Storing Greenhouse Gases by Petrifying Them

Carbon dioxide injected into a geothermal reservoir could be stored permanently by turning into rock. Capturing carbon dioxide and storing it underground could help address climate change, but some experts worry that the gas will leak back out. Research described in the journal Science points to a more secure way of storing it.
The scientists showed that when carbon dioxide is pumped along with water into certain types of underground formations, it reacts with the surrounding rock and forms minerals that could sequester the carbon dioxide for hundreds or thousands of years.
Last week, a major U.N. climate report called attention to the importance of carbon capture and storage technology (CCS) for dealing with climate change, and suggested that the cost of limiting warming to two degrees Celsius would greatly increase if CCS isn’t used. But the report also noted that concerns about leaks could slow or block large-scale use of the technology.

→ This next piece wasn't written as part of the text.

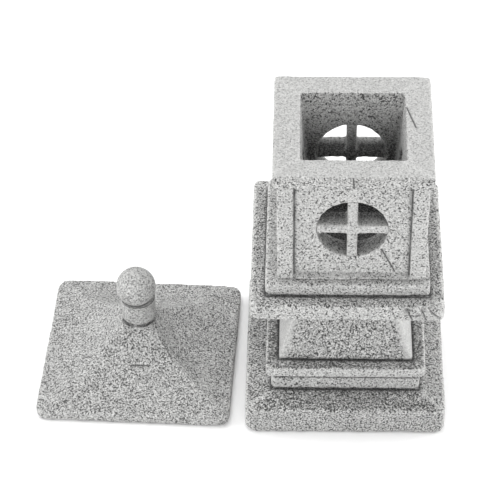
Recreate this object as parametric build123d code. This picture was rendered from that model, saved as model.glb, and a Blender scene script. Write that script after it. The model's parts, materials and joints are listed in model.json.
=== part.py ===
# %% Stone garden lantern, in millimetres
# A stack of square stone courses with a hollow fire box on top, and a loose pyramid roof.
# The fire box and its rim stand a little right of the lantern's axis, and the ball a little left of the
# roof's, as hand-set stones do. The roof is lifted off and lies on the ground at the lantern's left,
# underside down and a little askew.
# Frame: origin on the ground under the middle of the base, +Z up, the front faces -Y.
from build123d import *
import os

os.makedirs("parts", exist_ok=True)

# Driving dimensions, from the ground up. Every course is square in plan.
base_width = 202.0
base_edge_height = 32.0
base_weathering = 5.0
base_corner_radius = 9.0
base_edge_radius = 2.5

plinth_lower_width = 150.0
plinth_lower_height = 18.0
plinth_upper_width = 160.5
plinth_upper_height = 16.5
plinth_bevel_height = 5.0
plinth_corner_radius = 3.0
plinth_edge_radius = 1.5

pedestal_foot_width = 135.0
pedestal_head_width = 87.0
pedestal_height = 80.0
pedestal_corner_radius = 2.5
tenon_width = 48.0
tenon_height = 9.0
mortise_clearance = 0.5

platform_width = 189.5
platform_thickness = 19.5
platform_corner_radius = 7.0
platform_edge_radius = 3.0

step_width = 160.0
step_thickness = 15.0
step_corner_radius = 4.0
step_edge_radius = 2.0
floor_pad_height = 3.0
floor_pad_clearance = 0.5

fire_box_width = 144.0
fire_box_height = 118.0
fire_box_corner_radius = 1.5
fire_box_shift = 3.5
chamber_mouth_width = 100.5
chamber_foot_width = 83.5
chamber_corner_radius = 2.0
panel_width = 112.5
panel_recess = 4.0
panel_sill = 2.0
window_radius = 34.0
window_height = 60.5
cross_bar_width = 10.0
cross_setback = 0.8

rim_width = 152.5
rim_height = 15.5
rim_corner_radius = 2.0
rim_edge_radius = 0.8

roof_width = 198.5
eave_thickness = 12.0
eave_corner_radius = 12.0
eave_edge_radius = 3.0
roof_rise = 47.0
roof_head_width = 33.0
roof_sweep_radius = 118.0
neck_radius = 17.7
neck_height = 26.5
neck_foot_radius = 4.0
neck_lip_radius = 0.6
finial_radius = 20.4
finial_sink = 6.5
finial_clearance = 0.3
finial_shift = -1.5
roof_rest_gap = 12.5
roof_rest_setback = 8.0
roof_rest_turn = -2.4

# Levels and places that follow from them.
base_top = base_edge_height + base_weathering
plinth_joint = base_top + plinth_lower_height
plinth_top = plinth_joint + plinth_upper_height
pedestal_top = plinth_top + pedestal_height
platform_top = pedestal_top + platform_thickness
step_top = platform_top + step_thickness
fire_box_top = step_top + fire_box_height
window_level = step_top + window_height
rim_top = fire_box_top + rim_height
panel_plane = fire_box_width / 2 - panel_recess
chamber_foot_plane = chamber_foot_width / 2
mortise_width = tenon_width + 2 * mortise_clearance
mortise_depth = tenon_height + mortise_clearance
fire_box_place = Pos(fire_box_shift, 0, 0)
roof_rest_x = -(base_width / 2 + roof_rest_gap + roof_width / 2)
roof_rest = Pos(roof_rest_x, roof_rest_setback, 0) * Rot(0, 0, roof_rest_turn)
roof_top = eave_thickness + roof_rise
neck_top = roof_top + neck_height
finial_level = neck_top - finial_sink + finial_radius
FROM_BELOW = (Align.CENTER, Align.CENTER, Align.MIN)


def square_block(width, height, bottom, corner_radius):
    """An upright square block centred on the lantern's axis, with rounded upright corners."""
    block = Pos(0, 0, bottom) * Box(width, width, height, align=FROM_BELOW)
    return fillet(block.edges().filter_by(Axis.Z), corner_radius)


def end_edges(block):
    """The edges around the top face and the bottom face of a block."""
    faces = block.faces().sort_by(Axis.Z)
    return faces[0].edges() + faces[-1].edges()


def square_slab(width, thickness, bottom, corner_radius, edge_radius):
    """A square slab with rounded corners and with its top and bottom edges worn round."""
    block = square_block(width, thickness, bottom, corner_radius)
    return fillet(end_edges(block), edge_radius)


def mortise(bottom):
    """The square socket that a tenon stands in, with clearance for the bedding mortar."""
    return Pos(0, 0, bottom) * Box(mortise_width, mortise_width, mortise_depth, align=FROM_BELOW)


def square_outline(width, level, corner_radius):
    """A rounded square outline lying flat at a level."""
    return Pos(0, 0, level) * RectangleRounded(width, width, corner_radius)


def make_base_slab():
    """The foot slab: an upright edge, and a weathered top that rises to the plinth."""
    block = square_block(base_width, base_edge_height, 0, base_corner_radius)
    foot_edges = block.faces().sort_by(Axis.Z)[0].edges()
    block = fillet(foot_edges, base_edge_radius)
    low = square_outline(base_width, base_edge_height, base_corner_radius)
    high = square_outline(plinth_lower_width, base_top, plinth_corner_radius)
    slab = block + loft([low, high])
    arris = slab.edges().filter_by_position(Axis.Z, base_edge_height, base_edge_height)
    return fillet(arris, base_edge_radius)


def make_plinth_lower():
    """The plain lower course of the plinth."""
    block = square_block(plinth_lower_width, plinth_lower_height, base_top, plinth_corner_radius)
    return fillet(block.faces().sort_by(Axis.Z)[0].edges(), plinth_edge_radius)


def make_plinth_upper():
    """The wider upper course, bevelled back to the lower one, with the pedestal's mortise."""
    bevel_top = plinth_joint + plinth_bevel_height
    low = square_outline(plinth_lower_width, plinth_joint, plinth_corner_radius)
    high = square_outline(plinth_upper_width, bevel_top, plinth_corner_radius)
    block = square_block(plinth_upper_width, plinth_top - bevel_top, bevel_top, plinth_corner_radius)
    block = fillet(block.faces().sort_by(Axis.Z)[-1].edges(), plinth_edge_radius)
    return loft([low, high]) + block - mortise(plinth_top - mortise_depth)


def make_pedestal():
    """The battered stem, with a square tenon at its foot and one at its head."""
    foot = square_outline(pedestal_foot_width, plinth_top, pedestal_corner_radius)
    head = square_outline(pedestal_head_width, pedestal_top, pedestal_corner_radius)
    tenon_span = pedestal_height + 2 * tenon_height
    tenons = Pos(0, 0, plinth_top - tenon_height) * Box(
        tenon_width, tenon_width, tenon_span, align=FROM_BELOW
    )
    return loft([foot, head]) + tenons


def make_platform():
    """The overhanging platform slab, socketed underneath for the pedestal's head."""
    slab = square_slab(
        platform_width, platform_thickness, pedestal_top, platform_corner_radius, platform_edge_radius
    )
    return slab - mortise(pedestal_top)


def make_step_slab():
    """The smaller slab under the fire box, with a raised pad that is the chamber's floor."""
    slab = square_slab(step_width, step_thickness, platform_top, step_corner_radius, step_edge_radius)
    pad_width = chamber_foot_width - 2 * floor_pad_clearance
    pad = square_block(pad_width, floor_pad_height, step_top, chamber_corner_radius)
    return slab + fire_box_place * pad


def make_chamber():
    """The hollow for the light: square, and a little wider at its mouth than at its foot."""
    foot = square_outline(chamber_foot_width, step_top, chamber_corner_radius)
    mouth = square_outline(chamber_mouth_width, rim_top, chamber_corner_radius)
    return loft([foot, mouth])


def on_each_side(piece):
    """A piece at the front, turned about the lantern's axis to all four sides by name."""
    turns = {"front": 0, "right": 90, "back": 180, "left": 270}
    return {side: Rot(0, 0, turn) * piece for side, turn in turns.items()}


def window_bore(radius):
    """A round bore along Y at the window's level, from outside the front into the chamber."""
    middle = (fire_box_width / 2 + chamber_foot_plane) / 2
    return Pos(0, -middle, window_level) * Rot(90, 0, 0) * Cylinder(radius, fire_box_width / 2)


def make_fire_box():
    """The lamp housing: a block bored square, with a sunk panel and a round window on each side."""
    block = square_block(fire_box_width, fire_box_height, step_top, fire_box_corner_radius)
    panel_height = fire_box_height - panel_sill
    panel = Pos(0, -fire_box_width / 2, step_top + panel_sill) * Box(
        panel_width, 2 * panel_recess, panel_height, align=FROM_BELOW
    )
    box = block - make_chamber()
    for cut in on_each_side(panel).values():
        box -= cut
    for bore in on_each_side(window_bore(window_radius)).values():
        box -= bore
    return fire_box_place * box


def make_window_cross():
    """The cross of two stone bars in the front window, cut off flush with the chamber's wall."""
    face = panel_plane - cross_setback
    depth = face - chamber_foot_plane
    length = 2 * window_radius + cross_bar_width
    bars = Box(cross_bar_width, depth, length) + Box(length, depth, cross_bar_width)
    bars = Pos(0, -(face + chamber_foot_plane) / 2, window_level) * bars
    return (bars & window_bore(window_radius)) - make_chamber()


def make_rim_ring():
    """The flat square ring on top of the fire box, which the roof rests on."""
    ring = square_slab(rim_width, rim_height, fire_box_top, rim_corner_radius, rim_edge_radius)
    return fire_box_place * (ring - make_chamber())


def roof_section():
    """The roof's outline seen from the front: flat underneath, with two hollow-swept slopes."""
    eave = roof_width / 2
    head = roof_head_width / 2
    with BuildSketch(Plane.XZ) as section:
        with BuildLine():
            Polyline((-eave, eave_thickness), (-eave, 0), (eave, 0), (eave, eave_thickness))
            right = RadiusArc((eave, eave_thickness), (head, roof_top), roof_sweep_radius)
            Line(right @ 1, (-head, roof_top))
            RadiusArc((-head, roof_top), (-eave, eave_thickness), roof_sweep_radius)
        make_face()
        fillet(section.vertices().group_by(Axis.X)[0].sort_by(Axis.Z)[-1], eave_edge_radius)
        fillet(section.vertices().group_by(Axis.X)[-1].sort_by(Axis.Z)[-1], eave_edge_radius)
    return section.sketch


def make_roof():
    """The roof stone: hollow-swept slopes from a square head down to thin eaves."""
    gable = extrude(roof_section(), roof_width / 2, both=True)
    swept = gable & Rot(0, 0, 90) * gable
    block = square_block(roof_width, roof_top, 0, eave_corner_radius)
    block = fillet(block.faces().sort_by(Axis.Z)[0].edges(), eave_edge_radius)
    return roof_rest * (swept & block)


def make_neck_ring():
    """The round neck on the roof's head, dished on top for the ball with a small clearance."""
    ring = Pos(0, 0, roof_top) * Cylinder(neck_radius, neck_height, align=FROM_BELOW)
    rims = ring.edges().filter_by(GeomType.CIRCLE).sort_by(Axis.Z)
    ring = fillet(rims[0], neck_foot_radius)
    ring -= Pos(finial_shift, 0, finial_level) * Sphere(finial_radius + finial_clearance)
    return roof_rest * fillet(ring.edges().filter_by(GeomType.CIRCLE).sort_by(Axis.Z)[-1], neck_lip_radius)


def make_ball_finial():
    """The ball on top of the roof, by which it is lifted."""
    return roof_rest * Pos(finial_shift, 0, finial_level) * Sphere(finial_radius)


pieces = {
    "base_slab": make_base_slab(),
    "plinth_lower": make_plinth_lower(),
    "plinth_upper": make_plinth_upper(),
    "pedestal": make_pedestal(),
    "platform": make_platform(),
    "step_slab": make_step_slab(),
    "fire_box": make_fire_box(),
    "rim_ring": make_rim_ring(),
    "roof": make_roof(),
    "neck_ring": make_neck_ring(),
    "ball_finial": make_ball_finial(),
}
for side, cross in on_each_side(make_window_cross()).items():
    pieces[f"window_cross_{side}"] = fire_box_place * cross

for name, piece in pieces.items():
    export_step(piece, f"parts/{name}.step")
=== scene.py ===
# %% [markdown]
# A garden lantern is a pile of stones. Its courses, its hollow fire box and its loose roof are already
# exact solids in the shared frame, so their sizes aren't set again here. What the solids lack is age: edges
# rubbed round, corners knocked off, faces that a chisel left a little uneven, and the grain of the stone.
# This lesson takes each stone in turn, wears it down in its mesh, and then gives it a mineral surface.

import json
import math

import bmesh
import bpy
import numpy as np
from mathutils import Matrix, Vector, noise


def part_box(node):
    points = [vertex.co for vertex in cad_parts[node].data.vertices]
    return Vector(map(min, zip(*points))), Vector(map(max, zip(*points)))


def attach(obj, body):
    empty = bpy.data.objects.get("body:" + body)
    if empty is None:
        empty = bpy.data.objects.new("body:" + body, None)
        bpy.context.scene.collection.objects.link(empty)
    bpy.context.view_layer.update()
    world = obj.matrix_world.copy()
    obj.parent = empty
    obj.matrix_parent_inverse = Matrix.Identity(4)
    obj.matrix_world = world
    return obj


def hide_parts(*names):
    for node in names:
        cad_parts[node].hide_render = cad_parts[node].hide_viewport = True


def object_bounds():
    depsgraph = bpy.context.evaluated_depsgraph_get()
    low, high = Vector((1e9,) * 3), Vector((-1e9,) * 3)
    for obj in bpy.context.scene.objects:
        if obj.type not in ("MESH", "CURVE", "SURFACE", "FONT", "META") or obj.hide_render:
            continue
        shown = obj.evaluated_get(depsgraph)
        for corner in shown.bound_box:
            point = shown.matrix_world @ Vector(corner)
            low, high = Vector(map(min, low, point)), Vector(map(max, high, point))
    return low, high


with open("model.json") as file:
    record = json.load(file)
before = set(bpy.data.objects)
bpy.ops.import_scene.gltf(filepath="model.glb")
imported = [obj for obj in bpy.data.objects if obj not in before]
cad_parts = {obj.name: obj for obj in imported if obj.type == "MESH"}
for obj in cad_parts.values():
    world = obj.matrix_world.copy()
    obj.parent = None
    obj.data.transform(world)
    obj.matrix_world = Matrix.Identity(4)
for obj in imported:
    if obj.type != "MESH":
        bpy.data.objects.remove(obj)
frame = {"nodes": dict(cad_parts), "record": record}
cad_low, cad_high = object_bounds()
MM = 0.001
over_all = [round(side / MM) for side in cad_high - cad_low]
print("frame:", len(frame["nodes"]), "stones,", over_all, "mm over all")

# %% [markdown]
# The lantern is seen from in front and well above, as a buyer looks down at it on the ground. A long lens
# from two metres away keeps its upright edges nearly parallel. A constraint could aim the camera, but a
# matrix is exact and leaves nothing live. Read from left to right, the matrix goes to the aim, turns about
# the upright axis, tips down, rolls a little, and backs away.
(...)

In the new work, researchers from University College London and the University of Iceland added carbon dioxide to a stream of water being pumped underground at a large geothermal power plant in Iceland, as part of normal plant operations. The carbon dioxide quickly dissolves in the water, and in that state it no longer has a tendency to rise to the surface.
Once underground, the carbon dioxide-laden water reacts with basalt, a type of volcanic rock. The researchers showed that, within a year, 80 percent of it had reacted with magnesium, calcium, and iron to form carbonate minerals such as limestone.